When a large airplane enters heavy turbulence, stalls and falls into the sea, I don't think that would be the usual scenario.
I don't think that is misleading; a storm downed the airship, resulting in nearly all the crew dying. That they didn't die on impact doesn't change things. If a torpedo sank a ship and most of the crew died from exposure in the water rather than the explosion (USS Indianapolis), you'd not say that torpedoes aren't a major threat to ships.
Another comment elsewhere in this discussion says that airships stalled for fear of another Hindenberg. 'Fear' suggests some measure of irrationality, as though the Hindenberg were a one-off accident. The reality is these things were crashing all the time. People had ample reason to rationally expect airships would continue to crash.

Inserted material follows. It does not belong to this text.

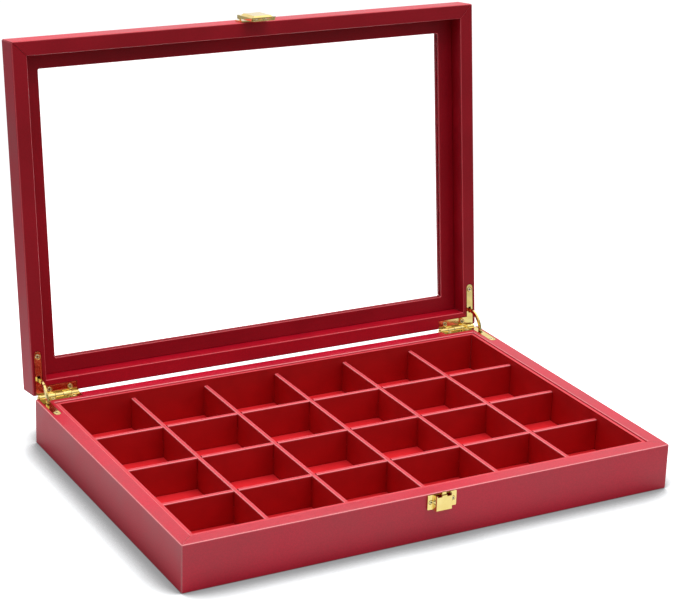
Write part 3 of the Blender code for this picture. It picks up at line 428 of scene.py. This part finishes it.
def float_glass():
    """Clear glass with a faint film, which lets shadow rays through."""
    material, tree, shader = new_material("clear float glass")
    place = add_node(tree, "ShaderNodeTexCoord").outputs["Object"]
    smear = add_node(tree, "ShaderNodeTexNoise", Vector=place, Scale=per_mm(FILM_SIZE), Detail=2.0)
    film = add_node(tree, "ShaderNodeMapRange", Value=smear.outputs["Fac"], To_Max=FILM_ROUGHNESS)
    set_sockets(tree, shader, Base_Color=linear("FDFEFE"), Roughness=film.outputs[0], IOR=GLASS_IOR,
                Transmission_Weight=1.0)
    through = add_node(tree, "ShaderNodeBsdfTransparent")
    path = add_node(tree, "ShaderNodeLightPath")
    mix = add_node(tree, "ShaderNodeMixShader", i0=path.outputs["Is Shadow Ray"],
                   i1=shader.outputs[0], i2=through.outputs[0])
    tree.links.new(mix.outputs[0], tree.nodes["Material Output"].inputs["Surface"])
    return material


dress(float_glass(), "glass_pane")
# The retainer takes the lid's painted-shade reds and the painted edge highlight.
dress(red_lacquer("red satin lacquer retainer", "X", LID_SHADED_RED, LID_SHADED_DEEP, LID_EDGE_HIGHLIGHT, FRAME_ROUGHNESS,
                  FRAME_SHINE, OPEN_ANGLE), "glass_retainer")
print("glazed the lid")

# %% [markdown]
# ## The bottom panel
#
# The panel under the tray is taken as raw hardboard, as on many such trays:
# pressed brown fibre, dull, with flecks of a millimetre or two. Single fibres
# would be too fine to see, so one noise gives the flecks' colour and relief.

# %% Raw hardboard
FLECK_SIZE = 1.6
FIBRE_ROUGHNESS = 0.75


def hardboard():
    """Raw pressed fibre: a brown ground with darker and paler flecks."""
    material, tree, shader = new_material("raw hardboard")
    place = add_node(tree, "ShaderNodeTexCoord").outputs["Object"]
    fleck = add_node(tree, "ShaderNodeTexNoise", Vector=place, Scale=per_mm(FLECK_SIZE), Detail=5.0)
    tone = add_node(tree, "ShaderNodeMix", {"data_type": "RGBA"}, Factor=fleck.outputs["Fac"],
                    i6=linear("3B2118"), i7=linear("7A5138"))
    bump = add_node(tree, "ShaderNodeBump", Height=fleck.outputs["Fac"], Strength=0.3, Distance=mm(0.1))
    set_sockets(tree, shader, Base_Color=tone.outputs[2], Roughness=FIBRE_ROUGHNESS, Normal=bump.outputs[0])
    return material


dress(hardboard(), "bottom_panel")
print("laid the bottom panel")

# %% [markdown]
# ## Gilt steel
#
# The fittings are stamped steel with a bright brass-coloured plating. Plating
# is thin and polished, so the highlights are sharp, but the stamped sheet
# under it is never quite flat: a slow wave of a few millimetres bends the
# reflections, and fine rubbing marks of a few tenths break them up. The marks
# are drawn a little coarser than they are, so that they show.
#
# The screws are plated paler than the stampings. Their recesses are painted
# dark and dull: painted shade.

# %% Gilt plating
WAVE_SIZE = 6.0
RUB_SIZE = 0.7


def gilt(name, base, deep, roughness):
    """Polished brass-coloured plating on a sheet with a slow wave and fine rubbing marks."""
    material, tree, shader = new_material(name)
    place = add_node(tree, "ShaderNodeTexCoord").outputs["Object"]
    wave = add_node(tree, "ShaderNodeTexNoise", Vector=place, Scale=per_mm(WAVE_SIZE), Detail=1.0)
    rub = add_node(tree, "ShaderNodeTexNoise", Vector=place, Scale=per_mm(RUB_SIZE), Detail=3.0)
    tone = add_node(tree, "ShaderNodeMix", {"data_type": "RGBA"}, Factor=wave.outputs["Fac"],
                    i6=linear(deep), i7=linear(base))
    rough = add_node(tree, "ShaderNodeMapRange", Value=rub.outputs["Fac"],
                     To_Min=roughness - 0.05, To_Max=roughness + 0.10)
    swell = add_node(tree, "ShaderNodeBump", Height=wave.outputs["Fac"], Strength=0.35, Distance=mm(0.25))
    marks = add_node(tree, "ShaderNodeBump", Height=rub.outputs["Fac"], Strength=0.15, Distance=mm(0.03),
                     Normal=swell.outputs[0])
    set_sockets(tree, shader, Base_Color=tone.outputs[2], Metallic=1.0, Roughness=rough.outputs[0],
                Normal=marks.outputs[0])
    return material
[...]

> "But the deadliest airship disaster in history was a helium airship, the USS Akron, which was destroyed by bad weather killing 73 of the 76 aboard."
Worse than that in fate's sense of irony, after the Hindenburg disaster the US authorities banned Hydrogen as a lifting gas and built the USS Shenandoah as a Helium airship. When a Hydrogen airship of that era flew too high it had valves at the top to vent Hydrogen to the atmosphere and reduce buoyancy, but Helium was 50x-100x more expensive and the Sheandoah had its valves sealed so the crew couldn't waste any of it. It hit a turbulent updraft, rose so high the gas pressure in the balloons was past spec, and this is suspected to have contributed to it breaking up and crashing, killing 14 people.
I think you understand this, but are pretending not to. Let me tell you, feigned ignorance is not persuasive.